Results Both versions of the single-item instrument demonstrated strong reproducibility (r=0.72–0.82), using Spearman's rank correlation coefficients. The past-week recall question showed strong agreement in the classification of respondents meeting the current physical activity recommendation (kappa=0.63, 95% CI 0.54 to 0.72).Concurrent validity over the past week compared to the Global Physical Activity Questionnaire was modest (r=0.53) and slightly weaker for the past month compared to the Active People Survey (r=0.33–0.48).
Conclusion Both versions of the new single-item measure performed as well as other short physical activity tools in terms of reliability and concurrent validity. Criterion validity testing of the single-item measure is recommended to establish its ability to assess objectively measured physical activity levels. In addition, further research to assess the responsiveness of the single-item measure in detecting changes in physical activity will inform its usefulness in programme evaluation.
The measurement of physical activity is central to our understanding of physical activity prevalence, as well as the effectiveness of interventions to change physical activity levels. Identifying an appropriate measurement tool is a key priority for policy makers interested in population surveillance and for practitioners interested in programme evaluation and research.1
Self-report measures of physical activity, such as questionnaires, remain popular because of their ability to capture data from a large number of people at low cost.2
Questionnaires vary greatly in terms of the detail of information that they collect and the way in which physical activity is classified. The choice of questionnaire depends on the primary research questions as well as on available time and expertise.3 Because of increasing interest in the collection of physical activity data across a broad range of settings (eg, walking schemes, active travel programmes, recreational activities, sports participation), there is a need to establish standardised brief measures, which are feasible for completion when time and resources are limited.
In an attempt to address this need, a number of very short physical activity measures have been developed, some comprising just one single question.4,–,17 Short physical activity tools have predominantly been used for screening purposes to identify whether respondents achieved a specified level of activity to determine their appropriateness for entry into an intervention.
In addition to reducing the respondent burden associated with longer questionnaires, a suitable single-item measure could be collected in comparable ways by different sectors across physical activity programmes. Furthermore, a brief single-item measure could more easily be incorporated into existing routine data collection systems where there is currently an absence of data collection on any physical activity behaviour.
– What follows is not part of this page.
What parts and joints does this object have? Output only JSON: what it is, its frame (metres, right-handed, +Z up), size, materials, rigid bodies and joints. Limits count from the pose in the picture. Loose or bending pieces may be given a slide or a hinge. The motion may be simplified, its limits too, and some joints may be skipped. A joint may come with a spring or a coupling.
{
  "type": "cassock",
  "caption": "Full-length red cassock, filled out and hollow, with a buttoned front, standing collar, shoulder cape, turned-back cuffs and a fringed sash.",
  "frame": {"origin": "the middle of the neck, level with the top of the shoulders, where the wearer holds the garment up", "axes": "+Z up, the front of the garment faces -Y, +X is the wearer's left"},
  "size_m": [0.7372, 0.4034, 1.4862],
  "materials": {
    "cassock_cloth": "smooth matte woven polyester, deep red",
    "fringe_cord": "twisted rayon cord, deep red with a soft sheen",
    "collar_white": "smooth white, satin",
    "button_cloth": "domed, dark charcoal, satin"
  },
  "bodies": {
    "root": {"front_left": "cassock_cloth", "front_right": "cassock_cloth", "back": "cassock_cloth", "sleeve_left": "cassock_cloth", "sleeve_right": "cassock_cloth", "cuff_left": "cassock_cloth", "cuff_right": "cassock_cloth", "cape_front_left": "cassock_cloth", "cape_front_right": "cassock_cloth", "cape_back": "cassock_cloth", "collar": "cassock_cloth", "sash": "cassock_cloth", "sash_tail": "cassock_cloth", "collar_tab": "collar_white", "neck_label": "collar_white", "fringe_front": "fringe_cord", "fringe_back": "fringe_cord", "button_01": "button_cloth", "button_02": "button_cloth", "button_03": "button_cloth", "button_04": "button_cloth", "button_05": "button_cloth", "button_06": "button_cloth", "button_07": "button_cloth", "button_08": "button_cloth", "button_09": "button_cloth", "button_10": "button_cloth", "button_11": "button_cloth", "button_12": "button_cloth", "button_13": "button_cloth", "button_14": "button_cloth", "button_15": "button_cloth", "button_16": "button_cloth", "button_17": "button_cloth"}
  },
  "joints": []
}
A search for single-item tools was conducted and 14 validated (short and single-item) tools were identified (see table 1). These instruments assessed physical activity in different ways. One approach identified sedentary individuals by asking whether respondents participated in regular physical activity using a binary (yes/no) response scale.8 9 An alternative approach identified current physical activity levels by asking respondents to consider whether they were more or less active than their peers.11 13 Neither of these types of measures allow the quantification of the amount of physical activity undertaken in terms of frequency, duration or meeting a “health-enhancing threshold”.
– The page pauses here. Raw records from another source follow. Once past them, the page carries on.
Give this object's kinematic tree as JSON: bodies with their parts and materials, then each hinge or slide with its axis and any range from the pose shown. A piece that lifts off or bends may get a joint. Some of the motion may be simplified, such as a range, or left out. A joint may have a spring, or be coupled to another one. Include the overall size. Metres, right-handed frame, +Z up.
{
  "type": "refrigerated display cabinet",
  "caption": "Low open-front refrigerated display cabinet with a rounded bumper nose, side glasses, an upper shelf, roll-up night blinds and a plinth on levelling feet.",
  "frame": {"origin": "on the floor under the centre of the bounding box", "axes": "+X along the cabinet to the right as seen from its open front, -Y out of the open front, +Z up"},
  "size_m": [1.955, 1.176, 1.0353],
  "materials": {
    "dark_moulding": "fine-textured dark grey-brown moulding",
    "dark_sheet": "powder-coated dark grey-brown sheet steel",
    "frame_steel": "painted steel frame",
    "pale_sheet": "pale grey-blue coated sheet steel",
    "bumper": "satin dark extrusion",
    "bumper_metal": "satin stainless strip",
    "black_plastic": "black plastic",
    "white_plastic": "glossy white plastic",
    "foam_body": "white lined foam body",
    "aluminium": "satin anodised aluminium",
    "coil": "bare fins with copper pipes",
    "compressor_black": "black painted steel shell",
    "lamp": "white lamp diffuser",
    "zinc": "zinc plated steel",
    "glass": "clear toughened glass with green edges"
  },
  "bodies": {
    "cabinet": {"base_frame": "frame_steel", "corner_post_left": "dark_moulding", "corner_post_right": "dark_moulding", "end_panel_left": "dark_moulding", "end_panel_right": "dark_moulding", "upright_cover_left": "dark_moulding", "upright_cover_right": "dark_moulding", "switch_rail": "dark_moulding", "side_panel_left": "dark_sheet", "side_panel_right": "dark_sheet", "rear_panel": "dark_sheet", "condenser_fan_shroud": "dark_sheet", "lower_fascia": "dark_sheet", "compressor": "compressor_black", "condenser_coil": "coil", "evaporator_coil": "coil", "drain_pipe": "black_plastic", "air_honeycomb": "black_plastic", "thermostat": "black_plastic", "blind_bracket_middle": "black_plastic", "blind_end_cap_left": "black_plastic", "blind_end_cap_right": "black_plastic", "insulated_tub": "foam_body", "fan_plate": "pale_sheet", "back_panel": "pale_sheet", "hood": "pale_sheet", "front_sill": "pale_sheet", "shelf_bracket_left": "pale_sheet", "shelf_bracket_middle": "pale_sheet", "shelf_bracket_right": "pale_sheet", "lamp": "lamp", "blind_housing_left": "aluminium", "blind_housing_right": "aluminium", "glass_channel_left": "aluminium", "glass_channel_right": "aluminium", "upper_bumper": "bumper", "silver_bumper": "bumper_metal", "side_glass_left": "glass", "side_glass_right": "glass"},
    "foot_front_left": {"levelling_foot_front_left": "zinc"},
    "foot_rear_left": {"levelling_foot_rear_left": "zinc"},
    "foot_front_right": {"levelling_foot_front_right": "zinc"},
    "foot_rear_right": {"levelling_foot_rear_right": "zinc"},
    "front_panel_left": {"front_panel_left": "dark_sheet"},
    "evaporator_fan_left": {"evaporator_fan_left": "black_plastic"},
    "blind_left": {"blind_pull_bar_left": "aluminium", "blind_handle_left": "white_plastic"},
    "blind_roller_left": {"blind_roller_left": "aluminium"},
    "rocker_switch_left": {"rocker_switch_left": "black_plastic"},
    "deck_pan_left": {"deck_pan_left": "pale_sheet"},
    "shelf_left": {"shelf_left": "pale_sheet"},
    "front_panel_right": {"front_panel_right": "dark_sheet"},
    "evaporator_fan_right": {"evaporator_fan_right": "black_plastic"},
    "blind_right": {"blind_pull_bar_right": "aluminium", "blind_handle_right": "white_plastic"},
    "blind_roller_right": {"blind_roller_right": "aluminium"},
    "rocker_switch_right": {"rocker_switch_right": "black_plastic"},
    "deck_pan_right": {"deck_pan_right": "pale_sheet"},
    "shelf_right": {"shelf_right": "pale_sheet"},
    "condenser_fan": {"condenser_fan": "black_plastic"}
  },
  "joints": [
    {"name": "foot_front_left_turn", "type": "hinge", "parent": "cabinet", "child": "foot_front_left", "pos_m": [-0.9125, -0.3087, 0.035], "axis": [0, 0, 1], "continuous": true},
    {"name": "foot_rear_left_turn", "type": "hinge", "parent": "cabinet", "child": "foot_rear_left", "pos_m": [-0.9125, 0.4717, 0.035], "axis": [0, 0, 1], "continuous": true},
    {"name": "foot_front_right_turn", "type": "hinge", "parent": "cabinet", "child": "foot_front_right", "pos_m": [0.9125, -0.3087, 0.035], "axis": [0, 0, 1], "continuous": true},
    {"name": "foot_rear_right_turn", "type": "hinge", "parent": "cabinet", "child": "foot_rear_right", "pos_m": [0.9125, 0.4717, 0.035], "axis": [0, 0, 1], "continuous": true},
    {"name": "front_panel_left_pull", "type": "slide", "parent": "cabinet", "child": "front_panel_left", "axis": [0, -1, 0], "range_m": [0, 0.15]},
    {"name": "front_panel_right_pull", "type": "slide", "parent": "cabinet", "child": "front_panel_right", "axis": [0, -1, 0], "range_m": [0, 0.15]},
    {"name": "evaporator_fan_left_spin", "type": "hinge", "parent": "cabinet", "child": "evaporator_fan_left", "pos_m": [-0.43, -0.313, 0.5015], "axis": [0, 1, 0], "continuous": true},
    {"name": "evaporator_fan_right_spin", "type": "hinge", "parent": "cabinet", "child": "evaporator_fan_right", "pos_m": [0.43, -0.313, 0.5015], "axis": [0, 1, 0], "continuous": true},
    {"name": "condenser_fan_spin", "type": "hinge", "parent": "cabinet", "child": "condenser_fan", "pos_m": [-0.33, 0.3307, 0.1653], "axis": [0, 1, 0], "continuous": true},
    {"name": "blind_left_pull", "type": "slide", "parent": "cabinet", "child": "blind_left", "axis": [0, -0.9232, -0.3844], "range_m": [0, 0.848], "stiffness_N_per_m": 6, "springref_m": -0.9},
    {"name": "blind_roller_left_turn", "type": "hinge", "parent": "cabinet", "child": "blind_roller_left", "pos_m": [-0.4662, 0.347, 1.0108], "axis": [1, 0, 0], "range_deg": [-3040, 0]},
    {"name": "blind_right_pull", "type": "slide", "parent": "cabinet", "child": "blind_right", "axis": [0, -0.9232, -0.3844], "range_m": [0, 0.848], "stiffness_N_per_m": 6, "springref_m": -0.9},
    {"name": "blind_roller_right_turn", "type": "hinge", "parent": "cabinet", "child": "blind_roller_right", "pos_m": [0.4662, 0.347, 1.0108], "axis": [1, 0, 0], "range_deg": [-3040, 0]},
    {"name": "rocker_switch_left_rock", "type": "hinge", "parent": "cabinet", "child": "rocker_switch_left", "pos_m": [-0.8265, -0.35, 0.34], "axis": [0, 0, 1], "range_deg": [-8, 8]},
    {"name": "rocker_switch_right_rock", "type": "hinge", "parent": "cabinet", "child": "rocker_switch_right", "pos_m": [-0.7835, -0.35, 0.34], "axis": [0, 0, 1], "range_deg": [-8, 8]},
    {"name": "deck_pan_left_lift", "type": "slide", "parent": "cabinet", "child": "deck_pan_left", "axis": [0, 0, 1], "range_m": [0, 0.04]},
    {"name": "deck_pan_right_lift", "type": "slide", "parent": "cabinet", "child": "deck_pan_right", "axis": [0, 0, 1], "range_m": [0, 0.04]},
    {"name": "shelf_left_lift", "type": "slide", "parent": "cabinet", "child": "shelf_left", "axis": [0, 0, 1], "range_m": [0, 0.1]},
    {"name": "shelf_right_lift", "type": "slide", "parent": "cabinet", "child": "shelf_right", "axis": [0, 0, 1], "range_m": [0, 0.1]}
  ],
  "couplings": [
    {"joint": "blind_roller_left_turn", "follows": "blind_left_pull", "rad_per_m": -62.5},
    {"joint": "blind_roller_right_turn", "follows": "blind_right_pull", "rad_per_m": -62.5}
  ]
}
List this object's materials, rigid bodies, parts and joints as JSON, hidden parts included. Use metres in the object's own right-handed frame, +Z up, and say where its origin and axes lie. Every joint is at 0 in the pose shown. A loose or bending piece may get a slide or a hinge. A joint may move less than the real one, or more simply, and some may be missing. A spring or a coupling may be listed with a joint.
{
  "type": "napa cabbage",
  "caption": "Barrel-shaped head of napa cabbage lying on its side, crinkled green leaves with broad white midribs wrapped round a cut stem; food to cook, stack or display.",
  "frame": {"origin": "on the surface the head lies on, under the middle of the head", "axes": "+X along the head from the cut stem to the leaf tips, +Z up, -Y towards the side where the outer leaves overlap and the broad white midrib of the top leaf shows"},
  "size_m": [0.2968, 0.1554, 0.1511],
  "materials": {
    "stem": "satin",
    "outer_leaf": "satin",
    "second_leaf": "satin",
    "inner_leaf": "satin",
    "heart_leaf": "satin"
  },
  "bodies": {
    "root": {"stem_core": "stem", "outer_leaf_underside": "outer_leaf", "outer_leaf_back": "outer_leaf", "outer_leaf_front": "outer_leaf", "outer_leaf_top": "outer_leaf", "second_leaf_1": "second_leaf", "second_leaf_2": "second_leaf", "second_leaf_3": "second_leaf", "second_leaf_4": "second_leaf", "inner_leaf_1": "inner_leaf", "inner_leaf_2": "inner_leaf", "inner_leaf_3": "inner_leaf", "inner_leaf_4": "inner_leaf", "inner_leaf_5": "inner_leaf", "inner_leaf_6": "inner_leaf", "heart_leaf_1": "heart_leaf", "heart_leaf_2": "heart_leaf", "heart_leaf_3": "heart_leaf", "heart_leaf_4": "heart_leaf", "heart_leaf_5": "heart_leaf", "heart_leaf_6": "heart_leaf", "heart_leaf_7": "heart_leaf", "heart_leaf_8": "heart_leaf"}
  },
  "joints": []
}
Another approach used in short measures asks respondents about the frequency of activity that was sufficient to make them sweat.6 10 12 However, questions that aimed to capture more details are typically longer, requiring respondents to read various descriptions of physical activity (including concepts of multiple domains and/or intensities) before categorising themselves on a scale.5 7 Although described as “single-item”, the length and complexity of these instruments may in fact make them more burdensome and time consuming for respondents compared with other longer instruments.
A common feature in this set of short instruments is the attempt to collect physical activity data across multiple domains. Some measures include all domains, whereas others limit the focus to certain types of activity. Another variant is the time frame used. Many instruments in table 1 asked about “usual physical activity”; however, because of within-person variation in physical activity behaviour, it is often desirable to quantify activity based on a specific time frame—for example, the past week or the past month.
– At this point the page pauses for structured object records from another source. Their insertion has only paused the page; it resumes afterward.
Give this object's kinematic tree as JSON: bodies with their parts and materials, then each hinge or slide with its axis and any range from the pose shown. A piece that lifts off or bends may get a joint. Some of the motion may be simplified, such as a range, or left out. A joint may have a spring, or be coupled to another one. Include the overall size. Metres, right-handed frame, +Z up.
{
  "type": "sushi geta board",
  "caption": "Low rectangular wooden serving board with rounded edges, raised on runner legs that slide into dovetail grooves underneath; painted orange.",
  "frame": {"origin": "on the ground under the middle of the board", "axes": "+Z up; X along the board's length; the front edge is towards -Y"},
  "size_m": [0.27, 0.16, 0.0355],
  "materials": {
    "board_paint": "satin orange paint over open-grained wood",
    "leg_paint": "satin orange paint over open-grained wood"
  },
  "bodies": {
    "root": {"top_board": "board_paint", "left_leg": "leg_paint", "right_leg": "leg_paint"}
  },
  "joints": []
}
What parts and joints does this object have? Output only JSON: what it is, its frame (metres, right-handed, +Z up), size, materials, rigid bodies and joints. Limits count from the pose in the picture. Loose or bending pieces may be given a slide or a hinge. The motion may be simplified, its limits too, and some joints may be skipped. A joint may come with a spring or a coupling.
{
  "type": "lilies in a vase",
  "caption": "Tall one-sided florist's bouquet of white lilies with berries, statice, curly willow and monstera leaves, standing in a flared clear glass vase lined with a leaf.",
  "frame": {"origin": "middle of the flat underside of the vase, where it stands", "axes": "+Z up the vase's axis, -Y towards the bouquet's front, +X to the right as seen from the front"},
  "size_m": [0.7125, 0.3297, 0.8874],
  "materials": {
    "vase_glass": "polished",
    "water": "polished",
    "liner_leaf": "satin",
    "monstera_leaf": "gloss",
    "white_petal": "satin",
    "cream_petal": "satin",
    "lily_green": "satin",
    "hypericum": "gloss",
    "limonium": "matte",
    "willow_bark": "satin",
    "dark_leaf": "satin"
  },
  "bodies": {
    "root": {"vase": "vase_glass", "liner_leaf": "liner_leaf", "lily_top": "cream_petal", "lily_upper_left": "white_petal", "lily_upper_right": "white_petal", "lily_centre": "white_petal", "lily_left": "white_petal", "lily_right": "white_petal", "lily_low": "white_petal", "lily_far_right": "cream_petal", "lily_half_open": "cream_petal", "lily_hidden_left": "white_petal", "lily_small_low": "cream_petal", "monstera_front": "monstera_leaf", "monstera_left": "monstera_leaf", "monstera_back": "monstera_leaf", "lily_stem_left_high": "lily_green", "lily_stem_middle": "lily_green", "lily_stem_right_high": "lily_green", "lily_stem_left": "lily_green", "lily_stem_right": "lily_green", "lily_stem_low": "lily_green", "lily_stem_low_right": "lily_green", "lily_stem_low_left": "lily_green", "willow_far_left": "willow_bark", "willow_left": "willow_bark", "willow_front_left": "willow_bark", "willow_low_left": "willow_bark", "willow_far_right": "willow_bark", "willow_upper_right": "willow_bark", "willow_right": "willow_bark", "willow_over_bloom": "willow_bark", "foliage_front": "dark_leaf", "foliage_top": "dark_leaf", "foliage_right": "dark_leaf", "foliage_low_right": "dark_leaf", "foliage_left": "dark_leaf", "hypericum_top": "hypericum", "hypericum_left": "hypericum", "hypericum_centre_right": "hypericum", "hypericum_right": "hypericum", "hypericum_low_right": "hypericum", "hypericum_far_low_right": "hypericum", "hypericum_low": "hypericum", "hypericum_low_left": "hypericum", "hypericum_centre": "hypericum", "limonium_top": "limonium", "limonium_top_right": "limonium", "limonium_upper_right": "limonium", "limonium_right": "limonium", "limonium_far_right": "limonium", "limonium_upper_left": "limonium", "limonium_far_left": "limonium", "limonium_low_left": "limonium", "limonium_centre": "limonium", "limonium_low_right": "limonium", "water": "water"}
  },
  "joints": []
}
Although few of the short instruments have been assessed for reliability, most have been assessed for validity. As shown in table 1, criterion validation has used a number of approaches including fitness tests, motion censors and convergent validity against previously validated self-report tools. The results appear mixed, although these short and single-item measures have generally demonstrated moderate correlations compared with fitness and longer questionnaires, but like many self-report tools, weaker correlations with accelerometers.
In the UK, like elsewhere, the current physical activity recommendations state that adults should undertake at least 30 min of moderate-intensity activity on five or more days of the week. Recent national policy has highlighted the Department of Health's intention to increase the number of people meeting the national physical activity guidelines, and a large number of initiatives are underway.19 To assess whether programmes are reaching their target groups, many diverse government agencies and non-governmental organisations are interested in the baseline physical activity levels of participants. Currently, no suitable instrument exists that allows for classification against the current national recommendation of “5 × 30 min moderate intensity activity” using a clearly specified recall period.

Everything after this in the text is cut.